▸ GOAL: Start at the line containing "for each piece" and stop at the line containing "points = [vertex.co"; copy those lines exactly, both ends included, and no others.

▸ SOURCE DATA:
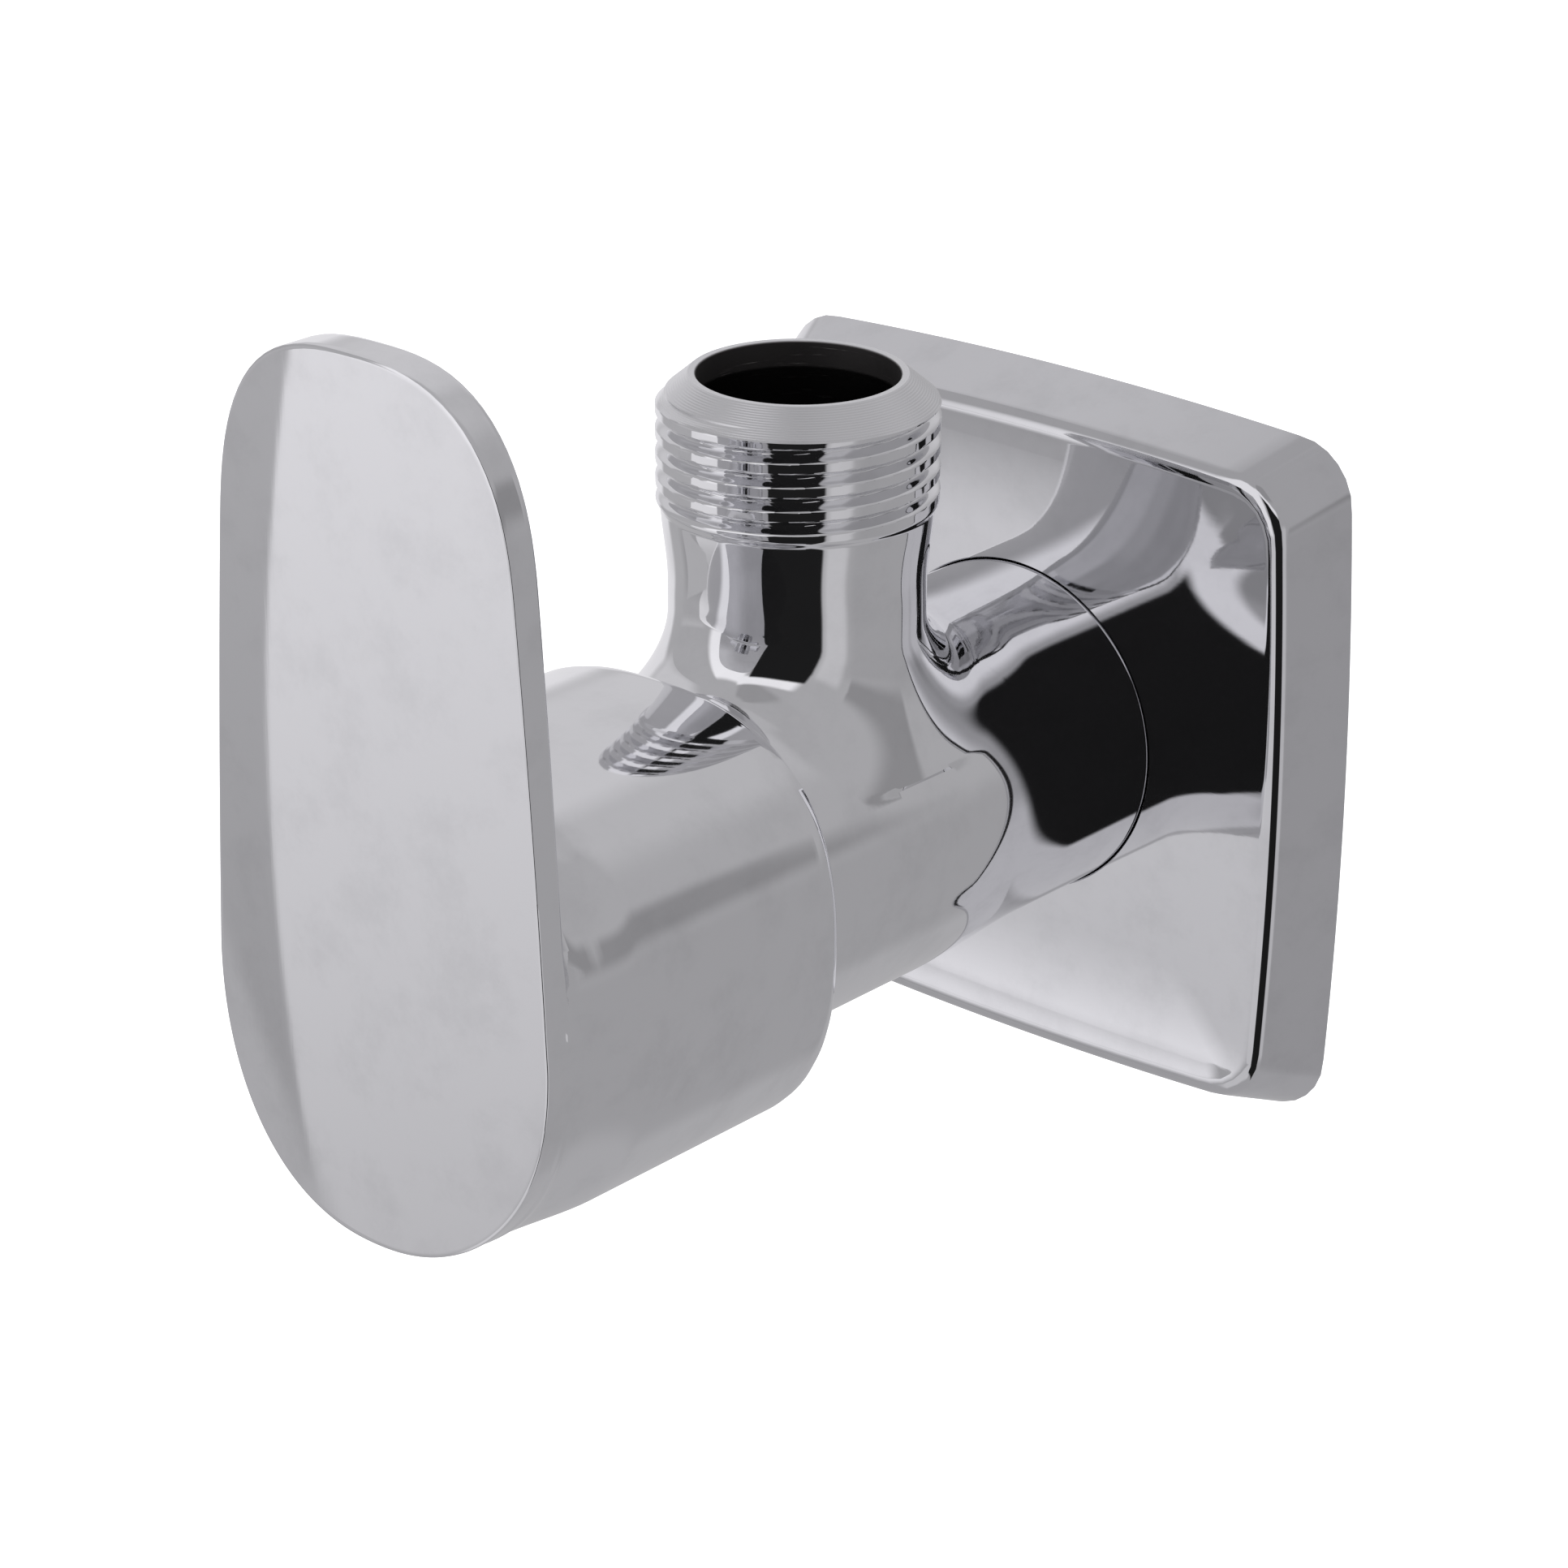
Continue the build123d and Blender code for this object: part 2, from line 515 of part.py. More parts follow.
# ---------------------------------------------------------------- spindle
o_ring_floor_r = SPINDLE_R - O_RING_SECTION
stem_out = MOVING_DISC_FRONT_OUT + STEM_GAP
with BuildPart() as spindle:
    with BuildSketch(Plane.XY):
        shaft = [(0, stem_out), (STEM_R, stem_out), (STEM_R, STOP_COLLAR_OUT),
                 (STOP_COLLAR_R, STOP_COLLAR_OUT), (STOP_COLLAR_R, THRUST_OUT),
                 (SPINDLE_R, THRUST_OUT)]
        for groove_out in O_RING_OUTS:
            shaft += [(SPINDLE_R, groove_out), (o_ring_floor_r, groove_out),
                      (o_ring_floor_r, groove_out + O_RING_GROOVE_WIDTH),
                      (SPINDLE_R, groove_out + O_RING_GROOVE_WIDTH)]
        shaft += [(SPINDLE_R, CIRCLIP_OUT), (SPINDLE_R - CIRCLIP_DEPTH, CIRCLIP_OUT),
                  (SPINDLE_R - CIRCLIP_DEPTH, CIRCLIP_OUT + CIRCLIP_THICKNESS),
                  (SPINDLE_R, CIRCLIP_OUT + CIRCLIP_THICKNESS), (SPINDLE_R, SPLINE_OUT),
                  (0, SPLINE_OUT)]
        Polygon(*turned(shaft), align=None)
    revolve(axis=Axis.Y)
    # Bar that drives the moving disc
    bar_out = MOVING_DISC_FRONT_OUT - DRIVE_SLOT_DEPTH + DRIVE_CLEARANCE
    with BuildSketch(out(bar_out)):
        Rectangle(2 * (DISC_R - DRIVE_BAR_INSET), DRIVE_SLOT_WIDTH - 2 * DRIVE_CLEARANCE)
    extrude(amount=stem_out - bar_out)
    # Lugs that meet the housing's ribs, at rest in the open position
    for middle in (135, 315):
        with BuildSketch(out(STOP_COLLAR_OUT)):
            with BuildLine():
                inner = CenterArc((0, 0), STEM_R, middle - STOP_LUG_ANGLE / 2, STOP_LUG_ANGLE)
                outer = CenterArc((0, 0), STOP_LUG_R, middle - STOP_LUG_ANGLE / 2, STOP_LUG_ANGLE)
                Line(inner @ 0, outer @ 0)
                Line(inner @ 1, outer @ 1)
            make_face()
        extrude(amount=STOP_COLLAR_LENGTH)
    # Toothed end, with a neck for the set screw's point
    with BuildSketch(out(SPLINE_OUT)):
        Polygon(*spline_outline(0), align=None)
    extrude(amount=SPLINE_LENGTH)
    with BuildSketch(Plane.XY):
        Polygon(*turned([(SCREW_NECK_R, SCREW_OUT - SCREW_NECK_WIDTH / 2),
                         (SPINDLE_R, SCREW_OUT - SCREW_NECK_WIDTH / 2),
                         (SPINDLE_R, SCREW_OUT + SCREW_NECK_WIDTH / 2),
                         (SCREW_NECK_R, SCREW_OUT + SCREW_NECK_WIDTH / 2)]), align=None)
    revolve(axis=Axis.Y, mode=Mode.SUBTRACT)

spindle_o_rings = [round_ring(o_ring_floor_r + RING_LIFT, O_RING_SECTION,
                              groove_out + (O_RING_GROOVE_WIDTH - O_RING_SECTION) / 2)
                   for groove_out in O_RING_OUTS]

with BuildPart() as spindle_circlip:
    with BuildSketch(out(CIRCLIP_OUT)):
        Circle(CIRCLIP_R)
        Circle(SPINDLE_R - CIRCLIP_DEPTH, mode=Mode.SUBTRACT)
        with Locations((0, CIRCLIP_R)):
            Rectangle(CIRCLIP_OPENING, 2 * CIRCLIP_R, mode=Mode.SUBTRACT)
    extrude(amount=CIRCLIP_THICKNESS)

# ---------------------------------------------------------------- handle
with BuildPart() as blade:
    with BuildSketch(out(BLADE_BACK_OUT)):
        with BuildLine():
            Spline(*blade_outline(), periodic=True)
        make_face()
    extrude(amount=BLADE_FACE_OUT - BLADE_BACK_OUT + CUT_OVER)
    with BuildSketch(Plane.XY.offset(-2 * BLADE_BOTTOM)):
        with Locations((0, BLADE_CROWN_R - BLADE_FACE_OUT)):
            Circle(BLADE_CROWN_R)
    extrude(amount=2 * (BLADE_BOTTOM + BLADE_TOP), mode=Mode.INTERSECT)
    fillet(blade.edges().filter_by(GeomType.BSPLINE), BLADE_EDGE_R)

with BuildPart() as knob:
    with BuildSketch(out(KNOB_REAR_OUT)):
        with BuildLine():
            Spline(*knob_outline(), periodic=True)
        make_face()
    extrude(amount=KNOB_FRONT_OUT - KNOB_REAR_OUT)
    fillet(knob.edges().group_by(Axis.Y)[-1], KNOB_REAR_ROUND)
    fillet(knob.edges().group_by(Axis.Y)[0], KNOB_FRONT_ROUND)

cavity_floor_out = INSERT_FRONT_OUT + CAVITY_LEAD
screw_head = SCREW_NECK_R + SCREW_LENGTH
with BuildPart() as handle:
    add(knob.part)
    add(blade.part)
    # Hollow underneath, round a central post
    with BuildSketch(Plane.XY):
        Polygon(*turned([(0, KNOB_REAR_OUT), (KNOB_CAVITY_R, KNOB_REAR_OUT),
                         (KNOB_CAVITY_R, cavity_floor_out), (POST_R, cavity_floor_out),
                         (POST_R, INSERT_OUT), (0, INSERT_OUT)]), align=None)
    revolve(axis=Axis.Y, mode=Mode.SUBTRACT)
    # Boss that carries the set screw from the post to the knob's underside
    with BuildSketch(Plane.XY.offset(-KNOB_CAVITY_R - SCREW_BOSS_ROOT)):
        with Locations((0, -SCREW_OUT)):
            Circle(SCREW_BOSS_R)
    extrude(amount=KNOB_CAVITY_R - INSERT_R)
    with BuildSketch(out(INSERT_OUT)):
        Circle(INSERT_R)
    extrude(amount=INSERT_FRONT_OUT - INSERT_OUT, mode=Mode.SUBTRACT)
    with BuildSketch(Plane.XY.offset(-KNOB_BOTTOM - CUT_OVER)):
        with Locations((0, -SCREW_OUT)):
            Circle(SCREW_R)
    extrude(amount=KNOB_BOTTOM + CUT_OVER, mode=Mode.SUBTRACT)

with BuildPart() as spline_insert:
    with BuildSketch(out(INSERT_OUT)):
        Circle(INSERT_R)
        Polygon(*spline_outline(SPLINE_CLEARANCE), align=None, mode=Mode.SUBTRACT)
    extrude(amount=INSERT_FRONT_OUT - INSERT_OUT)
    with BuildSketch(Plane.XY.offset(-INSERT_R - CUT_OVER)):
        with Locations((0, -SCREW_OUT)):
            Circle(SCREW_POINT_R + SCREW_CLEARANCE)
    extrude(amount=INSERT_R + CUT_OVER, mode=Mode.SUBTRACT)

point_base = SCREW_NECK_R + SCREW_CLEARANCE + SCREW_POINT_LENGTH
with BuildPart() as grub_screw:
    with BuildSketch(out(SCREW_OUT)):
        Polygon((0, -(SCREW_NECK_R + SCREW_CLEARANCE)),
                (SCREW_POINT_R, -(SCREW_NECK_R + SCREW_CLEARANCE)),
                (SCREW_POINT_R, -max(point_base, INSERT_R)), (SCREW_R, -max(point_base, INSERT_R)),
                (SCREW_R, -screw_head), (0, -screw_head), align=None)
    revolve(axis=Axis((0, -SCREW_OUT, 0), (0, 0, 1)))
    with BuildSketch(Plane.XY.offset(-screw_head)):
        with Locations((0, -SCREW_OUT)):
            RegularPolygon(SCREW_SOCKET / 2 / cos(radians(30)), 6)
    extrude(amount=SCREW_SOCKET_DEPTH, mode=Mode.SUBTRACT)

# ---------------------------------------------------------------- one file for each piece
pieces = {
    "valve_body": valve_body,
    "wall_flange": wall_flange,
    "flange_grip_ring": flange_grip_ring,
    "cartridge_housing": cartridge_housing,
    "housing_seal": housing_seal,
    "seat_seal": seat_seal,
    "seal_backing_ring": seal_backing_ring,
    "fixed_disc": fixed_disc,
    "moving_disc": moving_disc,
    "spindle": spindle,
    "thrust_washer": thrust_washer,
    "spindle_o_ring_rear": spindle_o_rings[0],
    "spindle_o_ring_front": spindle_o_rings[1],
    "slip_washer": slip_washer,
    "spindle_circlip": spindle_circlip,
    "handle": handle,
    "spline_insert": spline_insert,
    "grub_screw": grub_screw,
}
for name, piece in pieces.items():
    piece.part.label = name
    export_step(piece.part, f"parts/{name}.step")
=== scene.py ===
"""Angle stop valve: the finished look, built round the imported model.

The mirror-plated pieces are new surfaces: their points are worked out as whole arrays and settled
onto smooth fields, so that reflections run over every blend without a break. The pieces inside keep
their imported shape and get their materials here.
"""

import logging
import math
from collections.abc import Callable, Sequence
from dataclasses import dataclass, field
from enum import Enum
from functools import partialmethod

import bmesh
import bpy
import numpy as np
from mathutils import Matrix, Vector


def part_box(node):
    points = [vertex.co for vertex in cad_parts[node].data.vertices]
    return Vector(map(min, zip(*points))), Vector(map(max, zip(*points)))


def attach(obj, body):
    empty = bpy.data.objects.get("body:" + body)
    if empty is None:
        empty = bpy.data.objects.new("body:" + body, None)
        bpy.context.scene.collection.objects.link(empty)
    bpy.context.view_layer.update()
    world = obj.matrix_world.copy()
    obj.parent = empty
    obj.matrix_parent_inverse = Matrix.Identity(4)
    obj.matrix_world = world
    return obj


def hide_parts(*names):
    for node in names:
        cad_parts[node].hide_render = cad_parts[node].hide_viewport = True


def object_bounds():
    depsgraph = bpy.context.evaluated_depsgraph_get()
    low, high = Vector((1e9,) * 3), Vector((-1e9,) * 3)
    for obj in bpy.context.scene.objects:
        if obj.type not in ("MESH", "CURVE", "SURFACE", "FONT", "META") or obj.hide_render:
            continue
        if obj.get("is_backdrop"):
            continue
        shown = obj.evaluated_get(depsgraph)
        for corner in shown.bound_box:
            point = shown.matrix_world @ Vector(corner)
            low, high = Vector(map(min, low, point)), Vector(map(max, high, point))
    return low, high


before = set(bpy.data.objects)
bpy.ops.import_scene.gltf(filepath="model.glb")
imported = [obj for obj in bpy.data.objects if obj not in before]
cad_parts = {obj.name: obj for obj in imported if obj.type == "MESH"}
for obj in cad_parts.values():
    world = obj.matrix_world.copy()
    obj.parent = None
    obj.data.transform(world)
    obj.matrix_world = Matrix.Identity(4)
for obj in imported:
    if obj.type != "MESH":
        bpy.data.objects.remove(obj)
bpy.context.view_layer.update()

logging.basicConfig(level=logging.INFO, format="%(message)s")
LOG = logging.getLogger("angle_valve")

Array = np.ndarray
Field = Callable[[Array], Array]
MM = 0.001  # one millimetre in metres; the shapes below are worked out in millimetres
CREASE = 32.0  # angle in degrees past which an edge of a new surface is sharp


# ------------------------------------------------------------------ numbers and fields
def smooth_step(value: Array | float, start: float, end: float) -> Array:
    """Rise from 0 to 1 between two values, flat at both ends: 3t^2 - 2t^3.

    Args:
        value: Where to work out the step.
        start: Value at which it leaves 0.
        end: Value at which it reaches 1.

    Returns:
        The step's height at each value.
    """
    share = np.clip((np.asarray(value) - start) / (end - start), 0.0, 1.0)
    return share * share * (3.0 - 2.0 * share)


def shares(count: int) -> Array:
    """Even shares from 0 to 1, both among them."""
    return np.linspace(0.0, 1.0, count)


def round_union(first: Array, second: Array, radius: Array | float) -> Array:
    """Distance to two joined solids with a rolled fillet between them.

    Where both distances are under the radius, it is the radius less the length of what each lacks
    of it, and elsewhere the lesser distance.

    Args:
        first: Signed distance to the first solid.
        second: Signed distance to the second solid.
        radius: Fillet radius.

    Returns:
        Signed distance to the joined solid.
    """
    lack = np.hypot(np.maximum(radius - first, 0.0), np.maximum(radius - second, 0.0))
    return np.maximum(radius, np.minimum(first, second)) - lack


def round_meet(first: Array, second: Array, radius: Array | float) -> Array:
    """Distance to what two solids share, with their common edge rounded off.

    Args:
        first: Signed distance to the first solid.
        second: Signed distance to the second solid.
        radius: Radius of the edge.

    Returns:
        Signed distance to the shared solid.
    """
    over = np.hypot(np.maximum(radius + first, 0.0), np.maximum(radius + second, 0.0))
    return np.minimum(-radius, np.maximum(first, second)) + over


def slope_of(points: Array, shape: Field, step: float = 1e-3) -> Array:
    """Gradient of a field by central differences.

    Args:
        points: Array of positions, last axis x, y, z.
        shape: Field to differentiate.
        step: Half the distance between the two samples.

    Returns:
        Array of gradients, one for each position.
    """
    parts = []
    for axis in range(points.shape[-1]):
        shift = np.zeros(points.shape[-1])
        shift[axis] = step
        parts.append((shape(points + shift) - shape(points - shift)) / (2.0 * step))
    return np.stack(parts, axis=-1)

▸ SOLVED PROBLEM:
# ---------------------------------------------------------------- one file for each piece
pieces = {
    "valve_body": valve_body,
    "wall_flange": wall_flange,
    "flange_grip_ring": flange_grip_ring,
    "cartridge_housing": cartridge_housing,
    "housing_seal": housing_seal,
    "seat_seal": seat_seal,
    "seal_backing_ring": seal_backing_ring,
    "fixed_disc": fixed_disc,
    "moving_disc": moving_disc,
    "spindle": spindle,
    "thrust_washer": thrust_washer,
    "spindle_o_ring_rear": spindle_o_rings[0],
    "spindle_o_ring_front": spindle_o_rings[1],
    "slip_washer": slip_washer,
    "spindle_circlip": spindle_circlip,
    "handle": handle,
    "spline_insert": spline_insert,
    "grub_screw": grub_screw,
}
for name, piece in pieces.items():
    piece.part.label = name
    export_step(piece.part, f"parts/{name}.step")
=== scene.py ===
"""Angle stop valve: the finished look, built round the imported model.

The mirror-plated pieces are new surfaces: their points are worked out as whole arrays and settled
onto smooth fields, so that reflections run over every blend without a break. The pieces inside keep
their imported shape and get their materials here.
"""

import logging
import math
from collections.abc import Callable, Sequence
from dataclasses import dataclass, field
from enum import Enum
from functools import partialmethod

import bmesh
import bpy
import numpy as np
from mathutils import Matrix, Vector


def part_box(node):
    points = [vertex.co for vertex in cad_parts[node].data.vertices]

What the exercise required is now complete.